**Exercise brief:** Copy the first line of the material below and every later line through the line containing "BELT_LIFT = SHELL_TOP + LOOSE_GAP", without any other output.
(begin)
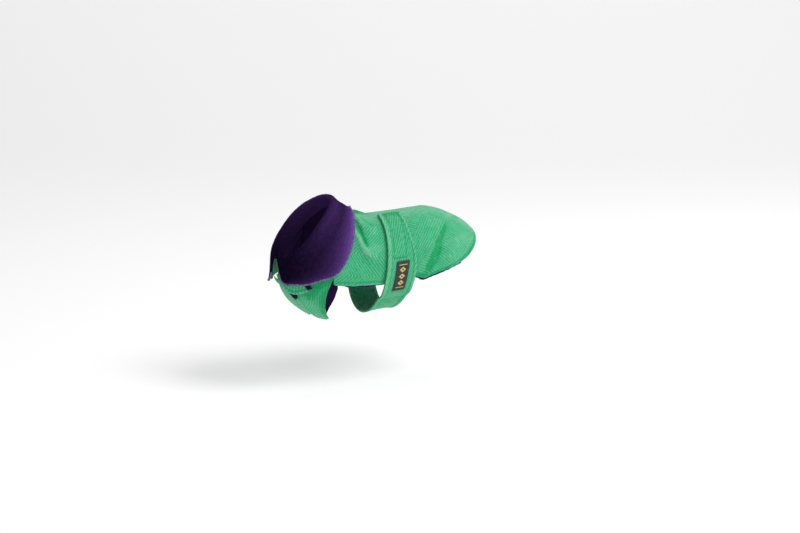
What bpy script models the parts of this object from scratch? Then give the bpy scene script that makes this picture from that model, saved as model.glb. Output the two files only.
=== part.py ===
"""A small dog's coat in thick herringbone cloth with a plush lining and collar.

Metres, +Z up. The head end points to -X, the tail end to +X, and the garment's left
side to -Y. The origin is on the inner face of the coat, on the spine line at the
withers. Every piece of cloth is laid on one hollow worn form, and it is placed by
    station: a number along the body, whole at each row of RINGS, rising to the neck
    angle:   degrees round the body, 0 at the spine, 90 at the left flank, 180 below
    lift:    the height above the form, in metres
"""
import math
from collections import namedtuple

import bmesh
import bpy
from mathutils import Vector

# ---------------------------------------------------------------- driving dimensions
LINING_WALL = 0.0020      # plush lining
SHELL_WALL = 0.0016       # herringbone outer cloth
LAYER_GAP = 0.0006        # air between two layers of cloth
LOOSE_GAP = 0.0010        # air under a piece that only lies on another
SEAM_GAP = 0.0007         # air between two pieces that are sewn edge to edge
COLLAR_WALL = 0.0024      # plush of the upper collar
UNDER_WALL = 0.0016       # cloth of the under collar
BELT_WALL = 0.0024        # the belt is two layers of cloth
TAB_WALL = 0.0013
TAB_LINING_WALL = 0.0009
TAB_GAP = 0.0014          # air under the tab's lining, over the curved neck
LABEL_WALL = 0.0009
LABEL_GAP = 0.0009        # air under the flat label, over the rounded belt

SHELL_LIFT = LINING_WALL + LAYER_GAP
SHELL_TOP = SHELL_LIFT + SHELL_WALL
OVERLAP_LIFT = SHELL_TOP + LOOSE_GAP                 # the front that lies on the other
OVERLAP_TOP = OVERLAP_LIFT + SHELL_WALL
TAB_LINING_LIFT = OVERLAP_TOP + TAB_GAP
TAB_LIFT = TAB_LINING_LIFT + TAB_LINING_WALL + SEAM_GAP
BELT_LIFT = SHELL_TOP + LOOSE_GAP

# The worn form: a row for each section, with its spine point, its point below, and
# half its width.
Ring = namedtuple("Ring", "name top_x top_z low_x low_z half_width")
RINGS = (
    Ring("tail", 0.207, -0.077, 0.150, -0.147, 0.040),
    Ring("rump", 0.194, -0.042, 0.118, -0.155, 0.054),
    Ring("croup", 0.164, -0.015, 0.092, -0.154, 0.061),
    Ring("loin", 0.120, 0.000, 0.070, -0.150, 0.063),
    Ring("waist", 0.065, -0.001, 0.040, -0.147, 0.063),
    Ring("ribs", 0.020, -0.002, -0.005, -0.150, 0.063),
    Ring("withers", -0.005, 0.000, -0.060, -0.152, 0.062),
    Ring("shoulder", -0.020, 0.005, -0.098, -0.1335, 0.060),
    Ring("chest", -0.030, 0.012, -0.121, -0.1075, 0.056),
    Ring("neck_base", -0.040, 0.019, -0.126, -0.081, 0.049),
    Ring("neck", -0.054, 0.033, -0.132, -0.052, 0.044),
    Ring("throat", -0.070, 0.049, -0.140, -0.027, 0.042),
)

# ------------------------------------------------------------------- the back panel
NECK_STATION = 8.95       # where the panels end and the collar is sewn on
REAR_STATION = 1.0        # the rear hem on the spine line
CORNER_STATION = 3.2      # the rear hem where it meets the side hem
REAR_ROUNDING = 4.0       # higher is squarer
LINING_SHOWS = 0.0024     # how far the lining reaches past the outer cloth's hem
REAR_FLARE = 0.0030       # how far the rear hem stands off the form
FLARE_REACH = 1.2         # how many stations forward of the hem this fades out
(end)
**Full solution:**
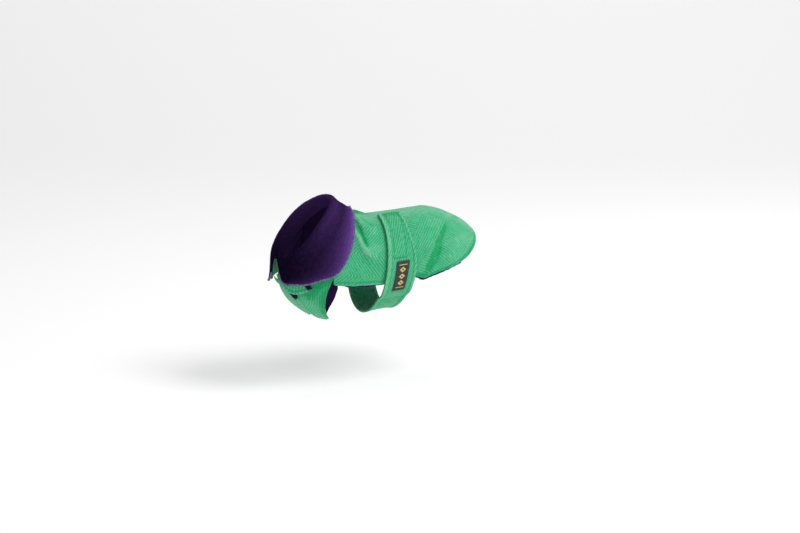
What bpy script models the parts of this object from scratch? Then give the bpy scene script that makes this picture from that model, saved as model.glb. Output the two files only.
=== part.py ===
"""A small dog's coat in thick herringbone cloth with a plush lining and collar.

Metres, +Z up. The head end points to -X, the tail end to +X, and the garment's left
side to -Y. The origin is on the inner face of the coat, on the spine line at the
withers. Every piece of cloth is laid on one hollow worn form, and it is placed by
    station: a number along the body, whole at each row of RINGS, rising to the neck
    angle:   degrees round the body, 0 at the spine, 90 at the left flank, 180 below
    lift:    the height above the form, in metres
"""
import math
from collections import namedtuple

import bmesh
import bpy
from mathutils import Vector

# ---------------------------------------------------------------- driving dimensions
LINING_WALL = 0.0020      # plush lining
SHELL_WALL = 0.0016       # herringbone outer cloth
LAYER_GAP = 0.0006        # air between two layers of cloth
LOOSE_GAP = 0.0010        # air under a piece that only lies on another
SEAM_GAP = 0.0007         # air between two pieces that are sewn edge to edge
COLLAR_WALL = 0.0024      # plush of the upper collar
UNDER_WALL = 0.0016       # cloth of the under collar
BELT_WALL = 0.0024        # the belt is two layers of cloth
TAB_WALL = 0.0013
TAB_LINING_WALL = 0.0009
TAB_GAP = 0.0014          # air under the tab's lining, over the curved neck
LABEL_WALL = 0.0009
LABEL_GAP = 0.0009        # air under the flat label, over the rounded belt

SHELL_LIFT = LINING_WALL + LAYER_GAP
SHELL_TOP = SHELL_LIFT + SHELL_WALL
OVERLAP_LIFT = SHELL_TOP + LOOSE_GAP                 # the front that lies on the other
OVERLAP_TOP = OVERLAP_LIFT + SHELL_WALL
TAB_LINING_LIFT = OVERLAP_TOP + TAB_GAP
TAB_LIFT = TAB_LINING_LIFT + TAB_LINING_WALL + SEAM_GAP
BELT_LIFT = SHELL_TOP + LOOSE_GAP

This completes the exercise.